Suatu pagi, ketika semua tahanan berkumpul di halaman kamp, Seel melihat Jo yang telah ia anggap sebagai “teman dekat”nya. Seel melihat dengan mata kepala sendiri bagaimana Jo dibunuh secara brutal. Saat itu, perwira-perwira SS menyuruh anjing-anjing mereka untuk membunuh Jo. Trauma inilah yang menghantui Seel seumur hidupnya.

Akhirnya Seel selamat. Pada bulan November 1941, ia dibebaskan dari Kamp konsentrasi Struthof.

Tetapi penderitaan yang Seel alami benar-benar membuat ia takut untuk mengakui bahwa ia seorang homoseksual karena ketika rezim Vichy berkuasa di Perancis, sejak tahun 1942 homoseksualitas sangat dilarang di Perancis. Oleh karena itu, ia terpaksa menikah pada tahun 1950 dan memiliki empat orang anak selama pernikahannya sepanjang 28 tahun.

Akhirnya pada tahun 1994, Seel menerbitkan biografinya dengan bantuan Jean Le Bitoux tentang kehomoseksualitasannya dan pengalaman-pengalaman mengerikannya selama ini. Sampai saat ini, hanya Seel satu-satunya homoseksual Perancis yang berani bersaksi tentang deportasinya.

Saya tidak akan banyak memberikan reaksi akademis pada catatan seminar ini.

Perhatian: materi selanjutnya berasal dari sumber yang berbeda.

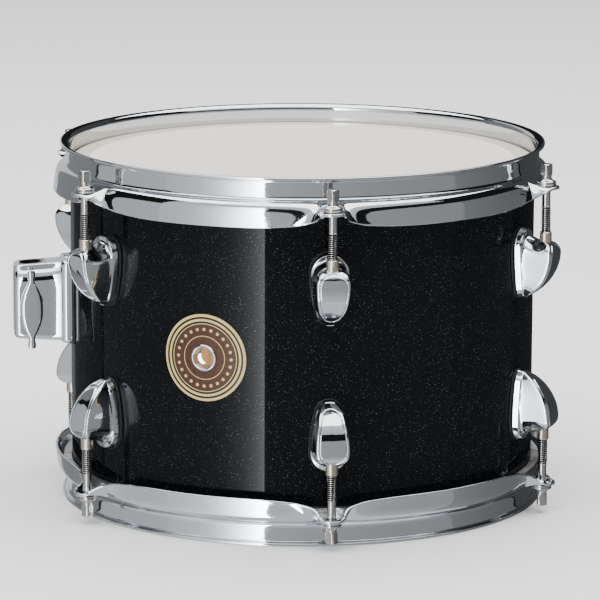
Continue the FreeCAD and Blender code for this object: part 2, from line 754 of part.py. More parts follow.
def make_vent():
    """Grommet of the air vent: a tube through the shell with a flange at each end."""
    seat = f"({WRAP_OUTER} + dims.badge_thickness)"
    front = f"{seat} + dims.vent_flange_depth"
    back = "dims.vent_inner_seat - dims.vent_flange_depth"
    steps = [
        (back, "dims.vent_bore"),
        (back, "dims.vent_flange"),
        ("dims.vent_inner_seat", "dims.vent_flange"),
        ("dims.vent_inner_seat", "dims.vent_tube"),
        (seat, "dims.vent_tube"),
        (seat, "dims.vent_flange"),
        (front, "dims.vent_flange"),
        (front, "dims.vent_bore"),
    ]
    body = master_pin("Vent", steps)
    keep(place(body, BADGE_DEG), "vent_grommet")


# ---------------------------------------------------------------- holder bracket


def draw_block_end(body, name, offset, half_height):
    sketch = new_sketch(body, name, "XZ_Plane", offset=offset)
    low = f"dims.bracket_height - {half_height}"
    high = f"dims.bracket_height + {half_height}"
    return draw_box(sketch, "dims.block_back", "dims.block_front", low, high)


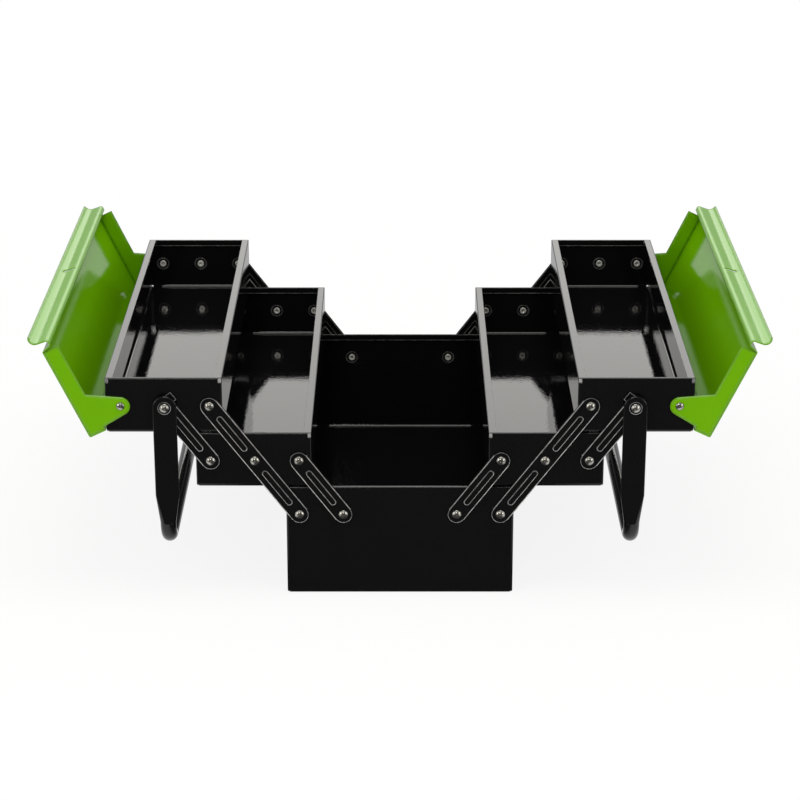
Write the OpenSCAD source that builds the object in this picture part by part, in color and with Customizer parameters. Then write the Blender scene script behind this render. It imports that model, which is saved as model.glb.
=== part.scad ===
// Cantilever tool box of folded sheet steel, modelled fully open.
// A base tray carries a lower and an upper tray on each side on parallel links.
// Each upper tray has a hinged lid and a tube handle.
// Millimetres, +Z up, X across, Y along the box, origin under the middle of the base.
// Pieces are drawn once, for the front end of the right-hand side, and then mirrored.

/* [Box] */
// Width of the base tray
base_w = 200; // [190:1:230]
// Height of the base tray
base_h = 102; // [85:1:140]
// Length of the base and of all the trays
box_l = 410; // [320:1:560]

/* [Trays] */
// How much wider a lower or upper tray is than half the base tray
tray_extra_w = 1; // [0:0.5:4]
// Height of each lower and upper tray
tray_h = 50.5; // [46:0.5:60]
// Free height between one rim and the tray that stands on it
stack_gap = 0.3; // [0.2:0.05:0.6]
// Space between the left and right trays when the box is shut
centre_gap = 0.6; // [0.4:0.1:2]

/* [Sheet metal] */
// Thickness of the sheet
sheet_t = 0.8; // [0.6:0.1:1.2]
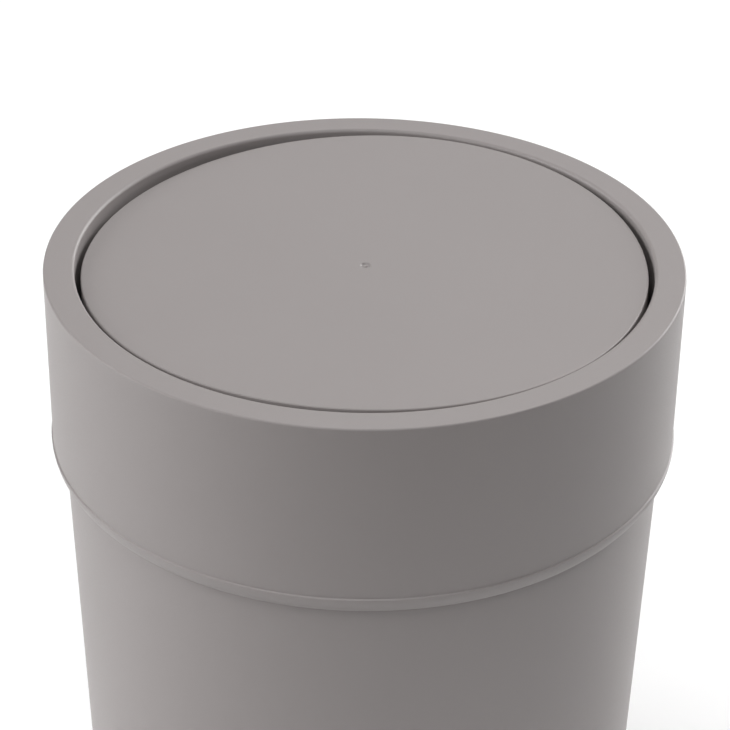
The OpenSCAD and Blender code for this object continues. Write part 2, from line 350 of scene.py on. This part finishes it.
def make_bucket():
    floor_z = FOOT_H + FLOOR_T
    foot_r = side_r(0) - BASE_EDGE - FOOT_W
    bucket = turned("bucket_moulding", [
        (foot_r - FOOT_DRAFT, FOOT_H, EDGE),
        (foot_r, 0, EDGE),
        (side_r(0), 0, BASE_EDGE),
        (NECK_R, NECK_Z, 0),
        (NECK_R, RIM_Z, RIM_EDGE),
        (RIM_R, RIM_Z, RIM_EDGE),
        (RIM_R, RIM_Z - RIM_H, 0),
        (NECK_R - BUCKET_WALL, RIM_Z - RIM_H - RIM_BLEND, 0),
        (NECK_R - BUCKET_WALL, NECK_Z, 0),
        (side_r(floor_z) - BUCKET_WALL, floor_z, BASE_EDGE - BUCKET_WALL),
    ], steps=6)
    in_floor = FOOT_H + FLOOR_T/2
    for i in range(FLOOR_RIBS//2):
        bar = block("floor_rib", (-foot_r, -FLOOR_RIB_T/2, RIB_Z),
                    (foot_r, FLOOR_RIB_T/2, in_floor))
        rib = turned_copy(bar, "floor_rib_turned", 360*i/FLOOR_RIBS)
        bpy.data.objects.remove(bar, do_unlink=True)
        combine(bucket, rib, "UNION")
    combine(bucket, post("gate_boss", GATE_BOSS_R, 0, 0, RIB_Z, in_floor), "UNION")
    return smooth(bucket)


# ------------------------------------------------------------------ collar

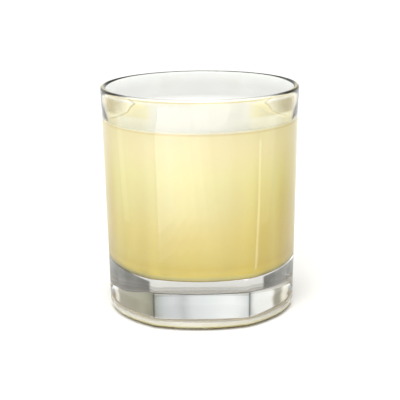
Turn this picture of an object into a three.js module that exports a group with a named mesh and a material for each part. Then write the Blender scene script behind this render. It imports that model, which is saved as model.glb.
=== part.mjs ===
// A small bar tumbler of cloudy aniseed drink: a clear glass with a thick base, six soft panels
// that fade out towards a round rim, and the drink that fills it to a finger below the rim.
// Millimetres, +Z up, the origin at the centre of the foot. A panel faces -Y.

import * as THREE from 'three';

// Outside of the tumbler
const HEIGHT = 83;
const RIM_RADIUS = 36;
const BASE_RADIUS = 33.9;
const HEEL_RADIUS = 3.2;

// Underside: a narrow flat ring to stand on, round a recess with a steep rounded edge
const FOOT_RING_WIDTH = 2;
const RECESS_DEPTH = 2.8;
const RECESS_EDGE = 1;

// Inside of the tumbler
const CAVITY_FLOOR = 17.2;
const CAVITY_FILLET = 4;
const WALL_AT_RIM = 1.8;
const WALL_AT_FLOOR = 3.6;

// Six panels: their strength runs from 0, round, to 1, a flat-sided hexagon, and between these
// heights it changes evenly
const PANELS = 6;
const PANEL_STRENGTHS = [
  { height: 0, strength: 0.2 },
  { height: 4, strength: 0.32 },
  { height: 9, strength: 0.5 },
  { height: 20, strength: 0.5 },
  { height: 45, strength: 0.32 },
  { height: 72, strength: 0.16 },
  { height: 79, strength: 0 },
];

// The drink
const DRINK_LEVEL = 70.8;
const MENISCUS_RISE = 0.8;
const MENISCUS_WIDTH = 2.2;
const CLEARANCE = 0.25;

// Smoothness: the creases between panels fall on lathe steps
const LATHE_STEPS = 72;
const HEEL_STEPS = 5;
const RECESS_STEPS = 3;
const LIP_STEPS = 6;
const FILLET_STEPS = 5;
const MENISCUS_STEPS = 4;

const glassMaterial = new THREE.MeshStandardMaterial({
  color: 0xeaf0ee,
  roughness: 0.04,
  metalness: 0,
  transparent: true,
  opacity: 0.35,
});
const drinkMaterial = new THREE.MeshStandardMaterial({ color: 0xf1e6a6, roughness: 0.25, metalness: 0 });

/** Even blend from a to b as t goes from 0 to 1. */
function mix(a, b, t) {
  return a + (b - a) * t;
}

/** Outer radius of the tapered wall at a height, at the creases between panels. */
function outerRadius(height) {
  return mix(BASE_RADIUS, RIM_RADIUS, (height - HEEL_RADIUS) / (HEIGHT - HEEL_RADIUS));
}

/** Radius of the round cavity at a height. */
function cavityRadius(height) {
  const thickness = mix(WALL_AT_FLOOR, WALL_AT_RIM, (height - CAVITY_FLOOR) / (HEIGHT - CAVITY_FLOOR));
  return outerRadius(height) - thickness;
}

/** Points of a profile on an arc, from one angle to another, in degrees up from outward. */
function arc(centreRadius, centreHeight, halfWidth, halfHeight, fromDegrees, toDegrees, steps) {
  return Array.from({ length: steps + 1 }, (_, i) => {
    const angle = THREE.MathUtils.degToRad(mix(fromDegrees, toDegrees, i / steps));
    return new THREE.Vector2(
      centreRadius + halfWidth * Math.cos(angle),
      centreHeight + halfHeight * Math.sin(angle),
    );
  });
}

/** Strength of the panels at a height. */
function panelStrength(height) {
  for (let i = 1; i < PANEL_STRENGTHS.length; i += 1) {
    const below = PANEL_STRENGTHS[i - 1];
    const above = PANEL_STRENGTHS[i];
    if (height <= above.height) {
      return mix(below.strength, above.strength, (height - below.height) / (above.height - below.height));
    }
  }
  return 0;
}

/** Factor on the radius that draws a panel in between its two creases. */
function panelFactor(angle, height) {
  const sector = (2 * Math.PI) / PANELS;
  const fromPanelCentre = THREE.MathUtils.euclideanModulo(angle, sector) - sector / 2;
  const flat = Math.cos(sector / 2) / Math.cos(fromPanelCentre);
  return mix(1, flat, panelStrength(height));
}

/** Turns a profile of radius and height round the Z axis into a closed solid. */
function latheUp(profile) {
  const geometry = new THREE.LatheGeometry(profile, LATHE_STEPS);
  geometry.rotateX(Math.PI / 2);
  return geometry;
}

/** Draws the panels into a lathe, in the first points of its profile, which are its outside. */
function drawInPanels(geometry, profileLength, outsideLength) {
  const position = geometry.attributes.position;
  for (let i = 0; i < position.count; i += 1) {
    if (i % profileLength < outsideLength) {
      const factor = panelFactor(Math.atan2(position.getY(i), position.getX(i)), position.getZ(i));
      position.setXY(i, position.getX(i) * factor, position.getY(i) * factor);
    }
  }
  geometry.computeVertexNormals();
}

/** The tumbler: recessed underside, foot ring, heel, panelled wall, rounded lip and cavity. */
function makeTumbler() {
  const heelCentre = BASE_RADIUS - HEEL_RADIUS;
  const recessRadius = heelCentre - FOOT_RING_WIDTH;
  const lipRadius = WALL_AT_RIM / 2;
  const lipHeight = HEIGHT - lipRadius;
  const filletTop = CAVITY_FLOOR + CAVITY_FILLET;
  const filletCentre = cavityRadius(filletTop) - CAVITY_FILLET;

  const underside = [
    new THREE.Vector2(0, RECESS_DEPTH),
    ...arc(recessRadius - RECESS_EDGE, 0, RECESS_EDGE, RECESS_DEPTH, 90, 0, RECESS_STEPS),
  ];
  const heel = arc(heelCentre, HEEL_RADIUS, HEEL_RADIUS, HEEL_RADIUS, -90, 0, HEEL_STEPS);
  const panelled = PANEL_STRENGTHS.slice(1).map(({ height }) => new THREE.Vector2(outerRadius(height), height));
  const outside = [...underside, ...heel, ...panelled];

  const lip = arc(outerRadius(lipHeight) - lipRadius, lipHeight, lipRadius, lipRadius, 0, 180, LIP_STEPS);
  const inside = [
    ...arc(filletCentre, filletTop, CAVITY_FILLET, CAVITY_FILLET, 0, -90, FILLET_STEPS),
    new THREE.Vector2(0, CAVITY_FLOOR),
  ];

  const profile = [...outside, ...lip, ...inside];
  const geometry = latheUp(profile);
  drawInPanels(geometry, profile.length, outside.length);
  return new THREE.Mesh(geometry, glassMaterial);
}

/** The drink: it follows the cavity, and its surface turns up in a small meniscus at the wall. */
function makeDrink() {
  const filletTop = CAVITY_FLOOR + CAVITY_FILLET;
  const filletCentre = cavityRadius(filletTop) - CAVITY_FILLET;
  const filletRadius = CAVITY_FILLET - CLEARANCE;
  const edgeRadius = cavityRadius(DRINK_LEVEL + MENISCUS_RISE) - CLEARANCE;

  const lowerEdge = arc(filletCentre, filletTop, filletRadius, filletRadius, -90, 0, FILLET_STEPS);
  const meniscus = Array.from({ length: MENISCUS_STEPS + 1 }, (_, i) => {
    const inward = i / MENISCUS_STEPS;
    const rise = MENISCUS_RISE * (1 - inward) ** 2;
    return new THREE.Vector2(edgeRadius - MENISCUS_WIDTH * inward, DRINK_LEVEL + rise);
  });

  const profile = [
    new THREE.Vector2(0, CAVITY_FLOOR + CLEARANCE),
    ...lowerEdge,
    ...meniscus,
    new THREE.Vector2(0, DRINK_LEVEL),
  ];
  return new THREE.Mesh(latheUp(profile), drinkMaterial);
}

const tumbler = makeTumbler();
tumbler.name = 'tumbler';

const drink = makeDrink();
drink.name = 'pastis';

const glassOfPastis = new THREE.Group();
glassOfPastis.name = 'glass_of_pastis';
glassOfPastis.add(tumbler, drink);

export default glassOfPastis;
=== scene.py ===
"""The looks of a glass of pastis: a clear panelled tumbler and the cloudy yellow drink that fills it.

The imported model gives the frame. A finer tumbler and a finer drink stand for its two nodes, and a
camera, a pale floor and soft lights show them as a photographer's table would. Metres, +Z up.
"""

from __future__ import annotations

import logging
import math
from collections.abc import Callable, Sequence
from dataclasses import dataclass, field
from enum import Enum
from typing import Any

import bmesh
import bpy
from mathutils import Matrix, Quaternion, Vector

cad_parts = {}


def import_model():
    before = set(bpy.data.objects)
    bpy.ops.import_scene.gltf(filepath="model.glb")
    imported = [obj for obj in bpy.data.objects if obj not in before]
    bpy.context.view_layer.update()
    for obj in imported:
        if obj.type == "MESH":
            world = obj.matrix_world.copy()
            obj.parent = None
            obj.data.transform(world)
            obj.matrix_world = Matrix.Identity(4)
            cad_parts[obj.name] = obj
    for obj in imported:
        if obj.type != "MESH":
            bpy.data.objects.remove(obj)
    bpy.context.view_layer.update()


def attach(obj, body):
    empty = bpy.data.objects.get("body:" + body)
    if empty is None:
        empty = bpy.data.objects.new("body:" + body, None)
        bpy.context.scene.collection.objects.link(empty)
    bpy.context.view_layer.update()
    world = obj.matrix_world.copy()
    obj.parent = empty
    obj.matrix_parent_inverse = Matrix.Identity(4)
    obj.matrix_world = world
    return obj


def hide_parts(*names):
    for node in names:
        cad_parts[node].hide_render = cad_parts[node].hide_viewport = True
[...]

Semuanya saya serahkan kepada pembaca untuk membaca baik-baik catatan ini dengan menggunakan hati nurani yang benar. Pertanyaan dasar berikutnya yang tidak bosan-bosannya saya berikan adalah, apakah semua manusia yang diciptakan oleh sang Khalik itu berbeda? Itu saja pertanyaan saya. Sederhana tetapi (mungkin saja) sulit untuk menjawabnya. Selamat berpikir.

*Mahasiswa doktoral Sosiologi pada Ecole des Hautes Etudes en Sciences Sociales, Marseille, Perancis. Sedang menulis disertasi tentang gay Indonesia di Perancis.